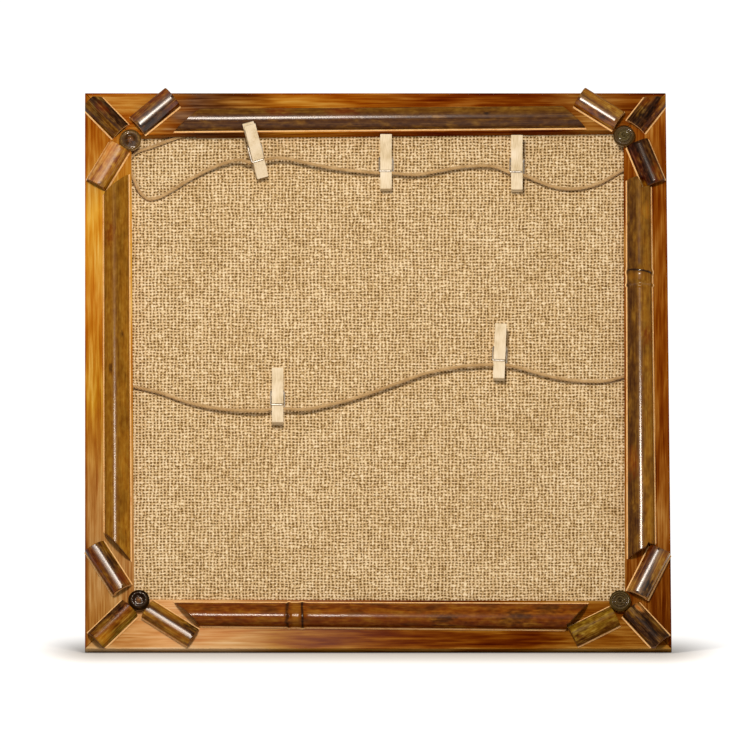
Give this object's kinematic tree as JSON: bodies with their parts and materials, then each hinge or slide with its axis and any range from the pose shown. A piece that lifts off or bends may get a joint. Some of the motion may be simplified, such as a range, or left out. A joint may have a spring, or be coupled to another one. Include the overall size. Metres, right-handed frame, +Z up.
{
  "type": "bamboo photo display board",
  "caption": "Square leaning bamboo frame with split-bamboo trim and fanned corner tubes, a burlap face crossed by sagging twines with sprung clips, and a folding rear strut.",
  "frame": {"origin": "on the floor, under the middle of the bounding box of the standing board", "axes": "+Z up, -Y towards the viewer, +X to the viewer's right"},
  "size_m": [0.3588, 0.1366, 0.3423],
  "materials": {
    "board_bamboo": "gloss",
    "burnt_bamboo": "gloss",
    "mottled_bamboo": "gloss",
    "dark_wood": "gloss",
    "burlap": "matte",
    "jute": "matte",
    "birch": "matte",
    "spring_steel": "satin",
    "zinc_steel": "satin",
    "hardboard": "matte",
    "strut_wood": "satin"
  },
  "bodies": {
    "board": {"base_board_left": "board_bamboo", "half_round_left": "burnt_bamboo", "base_board_top": "board_bamboo", "half_round_top": "burnt_bamboo", "base_board_right": "board_bamboo", "half_round_right": "burnt_bamboo", "base_board_bottom": "board_bamboo", "half_round_bottom": "burnt_bamboo", "petal_top_left_diagonal": "mottled_bamboo", "petal_top_left_upper": "mottled_bamboo", "petal_top_left_lower": "mottled_bamboo", "button_top_left": "dark_wood", "petal_top_right_upper": "mottled_bamboo", "petal_top_right_diagonal": "mottled_bamboo", "petal_top_right_lower": "mottled_bamboo", "button_top_right": "dark_wood", "petal_bottom_left_upper": "mottled_bamboo", "petal_bottom_left_diagonal": "mottled_bamboo", "petal_bottom_left_lower": "mottled_bamboo", "button_bottom_left": "dark_wood", "petal_bottom_right_upper": "mottled_bamboo", "petal_bottom_right_diagonal": "mottled_bamboo", "petal_bottom_right_lower": "mottled_bamboo", "button_bottom_right": "dark_wood", "burlap_sheet": "burlap", "backing_panel": "hardboard", "twine_upper": "jute", "twine_lower": "jute", "clip_1_rear_leg": "birch", "clip_1_spring": "spring_steel", "clip_2_rear_leg": "birch", "clip_2_spring": "spring_steel", "clip_3_rear_leg": "birch", "clip_3_spring": "spring_steel", "clip_4_rear_leg": "birch", "clip_4_spring": "spring_steel", "clip_5_rear_leg": "birch", "clip_5_spring": "spring_steel", "strut_bracket": "zinc_steel", "strut_pin": "zinc_steel", "bracket_rivet_1": "zinc_steel", "bracket_rivet_2": "zinc_steel"},
    "clip_1_jaw": {"clip_1_front_leg": "birch"},
    "clip_2_jaw": {"clip_2_front_leg": "birch"},
    "clip_3_jaw": {"clip_3_front_leg": "birch"},
    "clip_4_jaw": {"clip_4_front_leg": "birch"},
    "clip_5_jaw": {"clip_5_front_leg": "birch"},
    "strut": {"strut": "strut_wood"}
  },
  "joints": [
    {"name": "clip_1_open", "type": "hinge", "parent": "board", "child": "clip_1_jaw", "pos_m": [-0.07517, 0.03752, 0.30637], "axis": [-0.9613, -0.0897, -0.2606], "range_deg": [0, 15], "stiffness_Nm_per_rad": 0.1, "springref_deg": -20.05, "deforming": ["clip_1_spring"]},
    {"name": "clip_2_open", "type": "hinge", "parent": "board", "child": "clip_2_jaw", "pos_m": [0.00498, 0.04285, 0.29842], "axis": [-1, 0, 0], "range_deg": [0, 15], "stiffness_Nm_per_rad": 0.1, "springref_deg": -20.05, "deforming": ["clip_2_spring"]},
    {"name": "clip_3_open", "type": "hinge", "parent": "board", "child": "clip_3_jaw", "pos_m": [0.08488, 0.04267, 0.2979], "axis": [-1, 0, 0], "range_deg": [0, 15], "stiffness_Nm_per_rad": 0.1, "springref_deg": -20.05, "deforming": ["clip_3_spring"]},
    {"name": "clip_4_open", "type": "hinge", "parent": "board", "child": "clip_4_jaw", "pos_m": [-0.06122, -0.00583, 0.15704], "axis": [-1, 0, 0], "range_deg": [0, 15], "stiffness_Nm_per_rad": 0.1, "springref_deg": -20.05, "deforming": ["clip_4_spring"]},
    {"name": "clip_5_open", "type": "hinge", "parent": "board", "child": "clip_5_jaw", "pos_m": [0.07452, 0.00338, 0.18379], "axis": [-0.9993, 0.0125, 0.0363], "range_deg": [0, 15], "stiffness_Nm_per_rad": 0.1, "springref_deg": -20.05, "deforming": ["clip_5_spring"]},
    {"name": "strut_fold", "type": "hinge", "parent": "board", "child": "strut", "pos_m": [-0.00062, 0.02539, 0.20492], "axis": [-1, 0, 0], "range_deg": [0, 30]}
  ]
}
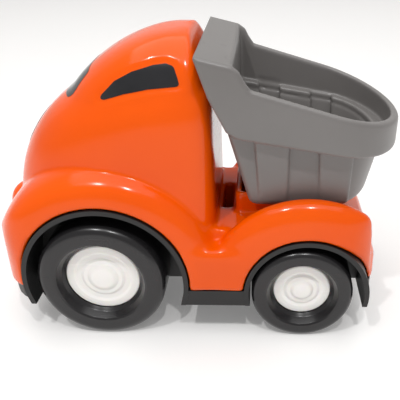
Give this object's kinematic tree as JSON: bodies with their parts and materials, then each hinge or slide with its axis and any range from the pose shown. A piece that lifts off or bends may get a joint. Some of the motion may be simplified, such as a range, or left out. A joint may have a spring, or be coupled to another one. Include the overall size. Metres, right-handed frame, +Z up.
{
  "type": "toy dump truck",
  "caption": "Toy dump truck with a rounded hooded cab, bulging fenders, free-rolling dished wheels on through axles, and a ribbed tub bed that tips back on a cross pin.",
  "frame": {"origin": "on the ground, in the middle of the length and the width", "axes": "+X from the nose to the tail, +Y to the truck's right side, +Z up"},
  "size_m": [0.13, 0.064, 0.0933],
  "materials": {
    "shell": "glossy moulded orange plastic",
    "base": "satin black plastic",
    "bed": "semi-gloss grey plastic",
    "tire": "semi-gloss black plastic",
    "hubcap": "glossy warm white plastic",
    "film": "glossy dark film",
    "badge": "glossy white film with a dark red edge",
    "steel": "bright drawn steel"
  },
  "bodies": {
    "truck_body": {"body_shell": "shell", "chassis_base": "base", "bed_hinge_pin": "steel", "window_left": "film", "window_right": "film", "windshield": "film", "hood_badge": "badge", "chassis_screws": "steel"},
    "tipping_bed": {"dump_bed": "bed"},
    "front_wheels": {"front_axle": "steel", "front_tire_left": "tire", "front_tire_right": "tire", "front_hubcap_left": "hubcap", "front_hubcap_right": "hubcap"},
    "rear_wheels": {"rear_axle": "steel", "rear_tire_left": "tire", "rear_tire_right": "tire", "rear_hubcap_left": "hubcap", "rear_hubcap_right": "hubcap"}
  },
  "joints": [
    {"name": "bed_tip", "type": "hinge", "parent": "truck_body", "child": "tipping_bed", "pos_m": [0.0455, 0, 0.0404], "axis": [0, 1, 0], "range_deg": [0, 48]},
    {"name": "front_wheels_roll", "type": "hinge", "parent": "truck_body", "child": "front_wheels", "pos_m": [-0.0285, 0, 0.0204], "axis": [0, 1, 0], "continuous": true},
    {"name": "rear_wheels_roll", "type": "hinge", "parent": "truck_body", "child": "rear_wheels", "pos_m": [0.0355, 0, 0.0163], "axis": [0, 1, 0], "continuous": true}
  ]
}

━━━━━━━━━━━━━━━━

[Work to do] Give back all the data exactly as written.

[Written answer]
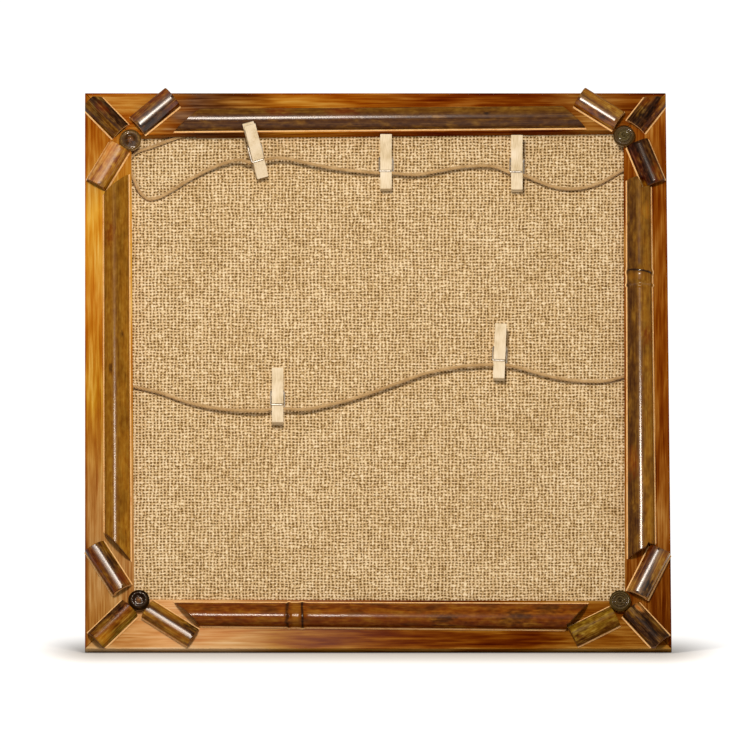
Give this object's kinematic tree as JSON: bodies with their parts and materials, then each hinge or slide with its axis and any range from the pose shown. A piece that lifts off or bends may get a joint. Some of the motion may be simplified, such as a range, or left out. A joint may have a spring, or be coupled to another one. Include the overall size. Metres, right-handed frame, +Z up.
{
  "type": "bamboo photo display board",
  "caption": "Square leaning bamboo frame with split-bamboo trim and fanned corner tubes, a burlap face crossed by sagging twines with sprung clips, and a folding rear strut.",
  "frame": {"origin": "on the floor, under the middle of the bounding box of the standing board", "axes": "+Z up, -Y towards the viewer, +X to the viewer's right"},
  "size_m": [0.3588, 0.1366, 0.3423],
  "materials": {
    "board_bamboo": "gloss",
    "burnt_bamboo": "gloss",
    "mottled_bamboo": "gloss",
    "dark_wood": "gloss",
    "burlap": "matte",
    "jute": "matte",
    "birch": "matte",
    "spring_steel": "satin",
    "zinc_steel": "satin",
    "hardboard": "matte",
    "strut_wood": "satin"
  },
  "bodies": {
    "board": {"base_board_left": "board_bamboo", "half_round_left": "burnt_bamboo", "base_board_top": "board_bamboo", "half_round_top": "burnt_bamboo", "base_board_right": "board_bamboo", "half_round_right": "burnt_bamboo", "base_board_bottom": "board_bamboo", "half_round_bottom": "burnt_bamboo", "petal_top_left_diagonal": "mottled_bamboo", "petal_top_left_upper": "mottled_bamboo", "petal_top_left_lower": "mottled_bamboo", "button_top_left": "dark_wood", "petal_top_right_upper": "mottled_bamboo", "petal_top_right_diagonal": "mottled_bamboo", "petal_top_right_lower": "mottled_bamboo", "button_top_right": "dark_wood", "petal_bottom_left_upper": "mottled_bamboo", "petal_bottom_left_diagonal": "mottled_bamboo", "petal_bottom_left_lower": "mottled_bamboo", "button_bottom_left": "dark_wood", "petal_bottom_right_upper": "mottled_bamboo", "petal_bottom_right_diagonal": "mottled_bamboo", "petal_bottom_right_lower": "mottled_bamboo", "button_bottom_right": "dark_wood", "burlap_sheet": "burlap", "backing_panel": "hardboard", "twine_upper": "jute", "twine_lower": "jute", "clip_1_rear_leg": "birch", "clip_1_spring": "spring_steel", "clip_2_rear_leg": "birch", "clip_2_spring": "spring_steel", "clip_3_rear_leg": "birch", "clip_3_spring": "spring_steel", "clip_4_rear_leg": "birch", "clip_4_spring": "spring_steel", "clip_5_rear_leg": "birch", "clip_5_spring": "spring_steel", "strut_bracket": "zinc_steel", "strut_pin": "zinc_steel", "bracket_rivet_1": "zinc_steel", "bracket_rivet_2": "zinc_steel"},
    "clip_1_jaw": {"clip_1_front_leg": "birch"},
    "clip_2_jaw": {"clip_2_front_leg": "birch"},
    "clip_3_jaw": {"clip_3_front_leg": "birch"},
    "clip_4_jaw": {"clip_4_front_leg": "birch"},
    "clip_5_jaw": {"clip_5_front_leg": "birch"},
    "strut": {"strut": "strut_wood"}
  },
  "joints": [
    {"name": "clip_1_open", "type": "hinge", "parent": "board", "child": "clip_1_jaw", "pos_m": [-0.07517, 0.03752, 0.30637], "axis": [-0.9613, -0.0897, -0.2606], "range_deg": [0, 15], "stiffness_Nm_per_rad": 0.1, "springref_deg": -20.05, "deforming": ["clip_1_spring"]},
    {"name": "clip_2_open", "type": "hinge", "parent": "board", "child": "clip_2_jaw", "pos_m": [0.00498, 0.04285, 0.29842], "axis": [-1, 0, 0], "range_deg": [0, 15], "stiffness_Nm_per_rad": 0.1, "springref_deg": -20.05, "deforming": ["clip_2_spring"]},
    {"name": "clip_3_open", "type": "hinge", "parent": "board", "child": "clip_3_jaw", "pos_m": [0.08488, 0.04267, 0.2979], "axis": [-1, 0, 0], "range_deg": [0, 15], "stiffness_Nm_per_rad": 0.1, "springref_deg": -20.05, "deforming": ["clip_3_spring"]},
    {"name": "clip_4_open", "type": "hinge", "parent": "board", "child": "clip_4_jaw", "pos_m": [-0.06122, -0.00583, 0.15704], "axis": [-1, 0, 0], "range_deg": [0, 15], "stiffness_Nm_per_rad": 0.1, "springref_deg": -20.05, "deforming": ["clip_4_spring"]},
    {"name": "clip_5_open", "type": "hinge", "parent": "board", "child": "clip_5_jaw", "pos_m": [0.07452, 0.00338, 0.18379], "axis": [-0.9993, 0.0125, 0.0363], "range_deg": [0, 15], "stiffness_Nm_per_rad": 0.1, "springref_deg": -20.05, "deforming": ["clip_5_spring"]},
    {"name": "strut_fold", "type": "hinge", "parent": "board", "child": "strut", "pos_m": [-0.00062, 0.02539, 0.20492], "axis": [-1, 0, 0], "range_deg": [0, 30]}
  ]
}
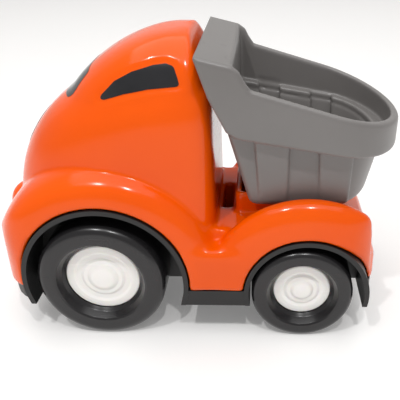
Give this object's kinematic tree as JSON: bodies with their parts and materials, then each hinge or slide with its axis and any range from the pose shown. A piece that lifts off or bends may get a joint. Some of the motion may be simplified, such as a range, or left out. A joint may have a spring, or be coupled to another one. Include the overall size. Metres, right-handed frame, +Z up.
{
  "type": "toy dump truck",
  "caption": "Toy dump truck with a rounded hooded cab, bulging fenders, free-rolling dished wheels on through axles, and a ribbed tub bed that tips back on a cross pin.",
  "frame": {"origin": "on the ground, in the middle of the length and the width", "axes": "+X from the nose to the tail, +Y to the truck's right side, +Z up"},
  "size_m": [0.13, 0.064, 0.0933],
  "materials": {
    "shell": "glossy moulded orange plastic",
    "base": "satin black plastic",
    "bed": "semi-gloss grey plastic",
    "tire": "semi-gloss black plastic",
    "hubcap": "glossy warm white plastic",
    "film": "glossy dark film",
    "badge": "glossy white film with a dark red edge",
    "steel": "bright drawn steel"
  },
  "bodies": {
    "truck_body": {"body_shell": "shell", "chassis_base": "base", "bed_hinge_pin": "steel", "window_left": "film", "window_right": "film", "windshield": "film", "hood_badge": "badge", "chassis_screws": "steel"},
    "tipping_bed": {"dump_bed": "bed"},
    "front_wheels": {"front_axle": "steel", "front_tire_left": "tire", "front_tire_right": "tire", "front_hubcap_left": "hubcap", "front_hubcap_right": "hubcap"},
    "rear_wheels": {"rear_axle": "steel", "rear_tire_left": "tire", "rear_tire_right": "tire", "rear_hubcap_left": "hubcap", "rear_hubcap_right": "hubcap"}
  },
  "joints": [
    {"name": "bed_tip", "type": "hinge", "parent": "truck_body", "child": "tipping_bed", "pos_m": [0.0455, 0, 0.0404], "axis": [0, 1, 0], "range_deg": [0, 48]},
    {"name": "front_wheels_roll", "type": "hinge", "parent": "truck_body", "child": "front_wheels", "pos_m": [-0.0285, 0, 0.0204], "axis": [0, 1, 0], "continuous": true},
    {"name": "rear_wheels_roll", "type": "hinge", "parent": "truck_body", "child": "rear_wheels", "pos_m": [0.0355, 0, 0.0163], "axis": [0, 1, 0], "continuous": true}
  ]
}